I am puzzled about grading the grinding wheel for sharpening knives. Two experiened Tormek users I respect seem to disagree. My original source, Jeff Farris, recommends generally using the grinding wheel graded fine for most knife sharpening. This eliminates the hassle of regrading the wheel.

On the other hand, Steve Bottorff recommends letting the grinding wheel return to its natural state, which is 220, or the coarse grading.
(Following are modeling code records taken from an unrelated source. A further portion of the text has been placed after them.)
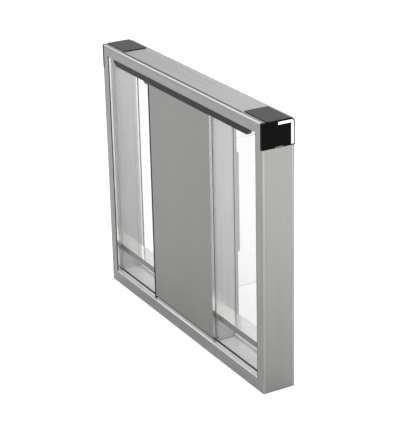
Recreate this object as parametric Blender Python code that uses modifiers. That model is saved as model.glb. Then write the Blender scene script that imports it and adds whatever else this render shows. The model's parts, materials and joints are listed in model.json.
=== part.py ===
"""Slim swing barrier turnstile: a stainless cabinet with one glass wing. Metres, +Z up.

The origin is on the floor under the middle of the cabinet. X runs along the cabinet. The service
door faces -Y and the wing stands out towards +Y, across the passage, in its closed place.
"""
import math

import bmesh
import bpy
from mathutils import Matrix, Vector

# Cabinet
CABINET_LENGTH = 1.2
CABINET_DEPTH = 0.132
CABINET_HEIGHT = 1.02
SHEET = 0.0015
GAP = 0.0003
OVERRUN = 0.004

# Front and back frame rings, folded from sheet
FRAME_DEPTH = 0.012
FRAME_EDGE_RADIUS = 0.0025
POST_FACE = 0.042
TOP_RAIL = 0.042
BOTTOM_RAIL = 0.05

# Base, end posts and top channel
BASE_SHEET = 0.003
POST_SHEET = 0.002
CHANNEL_SHEET = 0.002
CHANNEL_RISE = 0.0295
CHANNEL_LIP = 0.008
ANCHOR_HOLE_RADIUS = 0.007
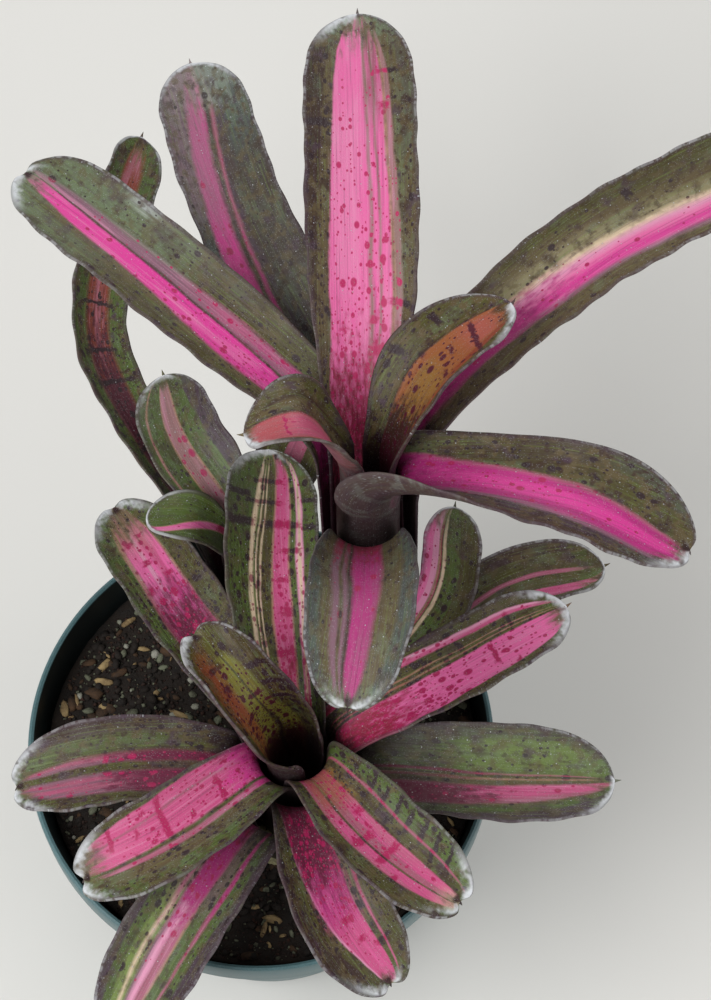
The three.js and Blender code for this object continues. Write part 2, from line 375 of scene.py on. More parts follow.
@dataclass(frozen=True)
class Wash:
    """A soft stretch of another tone, drawn out along the veins."""

    tone: Tone
    low: float  # shares of the width, -1 to 1
    high: float
    start: float  # shares of the blade, 0 at the neck
    end: float
    strength: float = 0.7


@dataclass(frozen=True)
class BladeFinish:
    """How one living leaf is coloured: a leathery, scurfy bromeliad blade, striped along its veins."""

    stripes: tuple[tuple[float, Tone], ...]  # a tone starts at each place at mid-blade, from the margin at -1
    tip: Tone = Tone.MOSS  # what the stripes fade to at the tip
    tip_from: float = 0.93  # share of the blade
    base: Tone = Tone.CRIMSON  # what the warm stripes deepen to towards the tank
    base_to: float = 0.3  # share of the blade where the deepening is complete
    drift: float = 0.0  # shares that the stripes move towards +1 from the neck to the tip
    gather: float = 0.3  # how much the stripes draw together over the blade
    spots: float = 0.5  # share of the places for spots that hold one
    mottle: float = 0.6  # brown blotches on the green margins
    streak: Tone = Tone.BLUSH  # fine lines along the veins of the warm stripes
    silver: float = 0.12  # grey scurf over the whole blade
    frost: tuple[float, float, float] = (-1.0, 1.0, 0.7)  # white tip: shares of the width, mm from the rim
    soft: float = 0.012  # share of the width over which one stripe turns to the next
    mark: Tone = Tone.GARNET  # the marks on the warm stripes
    washes: tuple[Wash, ...] = ()
    bars: tuple[Bar, ...] = ()


@dataclass(frozen=True)
class Layer:
    """A tone laid over a colour where a value rises."""

    tone: Tone
    value: object  # the node or socket that decides where it shows
    low: float  # the value where it starts to show
    high: float  # the value where it is full, above low or below it
    strength: float = 1.0
    where: object = None  # a further node that holds it back


class LeafMaterial(NodeMaterial):
    """Living bromeliad leaf: a waxy skin with pigment under it, raised veins and grey absorbent scales."""

    VEIN = 0.8  # mm between lengthwise veins
    VEIN_HEIGHT = 0.25  # mm
    SPOTS = ((4.2, 0.16, 0.55), (2.2, 0.2, 0.45), (1.0, 0.25, 0.35))  # mm apart, radius, share
    BLOTCHES = (  # tone, width in mm, and the noise above which one shows
        (Tone.KHAKI, 2.4, 0.48), (Tone.BROWN, 1.5, 0.53), (Tone.PLUM, 3.6, 0.56), (Tone.BROWN, 4.5, 0.55),
    )
    SCALE_CELL = 0.5  # mm between grey scales, drawn coarser than the real 0.1 mm so that they show
    GLINT_CELL = 2.4  # mm between the places for a painted glint
    GLINT_SHARE = 0.12  # share of them that hold one
    PLUM_EDGE = 1.1  # mm in from the rim
    WASH_ENDS = (0.1, 0.08)  # shares of the width and the blade over which a wash fades
    PIT = (3.8, 1.8)  # mm from a dented tip where its shade starts and is full
    WAX_IOR = 1.34  # plant wax, its gloss broken by scurf

    def __init__(self, name: str, finish: BladeFinish, length: float, notch: float) -> None:
        """Starts a material.

        Args:
            name: the material's name.
            finish: the leaf's colours.
            length: the blade's length in mm.
            notch: mm that its tip is dented.
        """
        super().__init__(name)
        self.finish, self.length, self.notch = finish, length, notch
        shares = self.add(Step.ATTRIBUTE, attribute_name="blade").outputs["Vector"]
        self.across, self.along, self.inner = self.add(Step.PARTS, shares).outputs
        self.mm = self.add(Step.ATTRIBUTE, attribute_name="blade_mm").outputs["Vector"]
        self.reach = self.add(Step.PARTS, self.mm).outputs[1]
        self.rim = self.add(Step.ATTRIBUTE, attribute_name="rim").outputs["Fac"]

    def scaled(self, across_mm: float, along_mm: float) -> bpy.types.Node:
        """Leaf coordinates in which one unit is that many millimetres across and along."""
        return self.add(Step.STRETCH, self.mm, (1 / across_mm, 1 / along_mm, 1.0))

    def rough(self, across_mm: float, along_mm: float, detail: float = 2.0) -> bpy.types.Node:
        """Noise with features of that size, from 0 to 1."""
        return self.add(Step.NOISE, self.scaled(across_mm, along_mm), 1.0, detail)

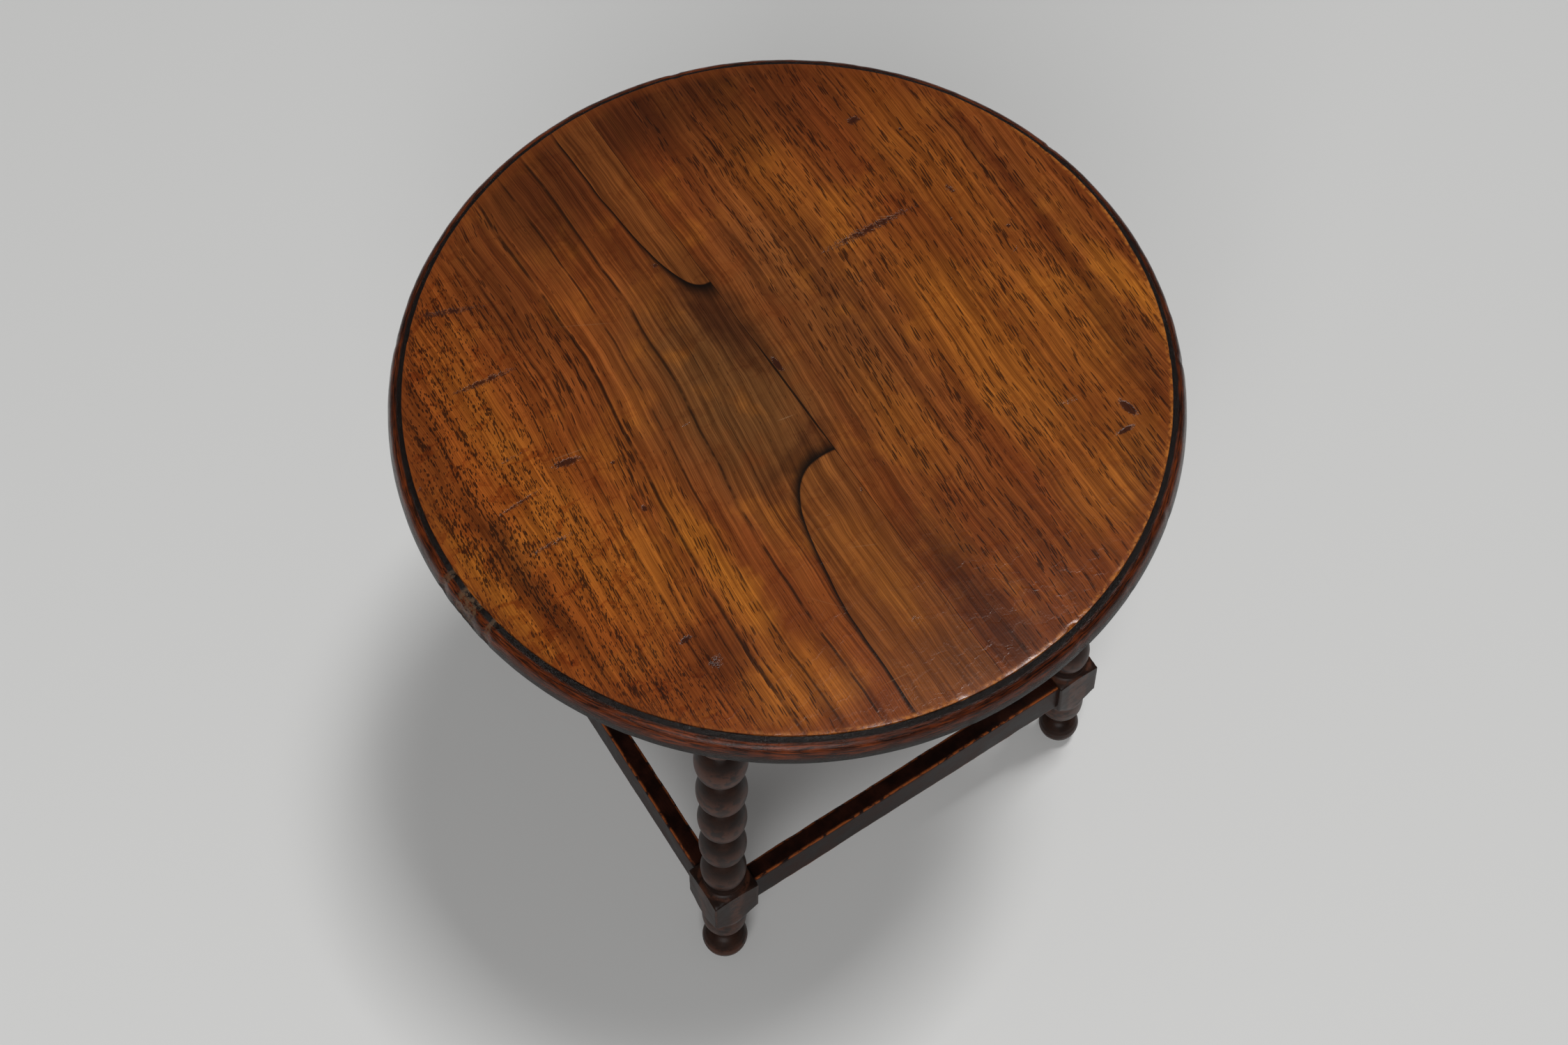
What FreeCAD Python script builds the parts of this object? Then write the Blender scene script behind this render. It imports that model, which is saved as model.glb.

This difference may be due to the  working conditions involved. Jeff worked under more controlled conditions. He generally sharpened the knives he brought with him or pocket knives offered by the onlookers. Steve worked a high volume farmers' market.  Steve required more speed to be profitable. Like most of us, an extra minute sharpening a knife is not a big deal to me. Therefore, I don't really understand all the flap ( for those of us like me) about the time involved in regrading the grinding wheel. If sharpening a knife requires a couple extra passes with the wheel graded fine, that is still much quicker than regrading.

I welcome comments.

Ken

grepper

You're thinking way too hard Ken!  ;D

Just take it for what is.  220 grit will remove metal quickly and leave a toothy edge and like you said, you don't need to keep dressing the wheel.  Depending on what you are looking to achieve, that may be perfect and works great if the knife is pretty dull to begin with.  Great for slicing tomatoes and general kitchen work.  Sometimes I rather prefer that.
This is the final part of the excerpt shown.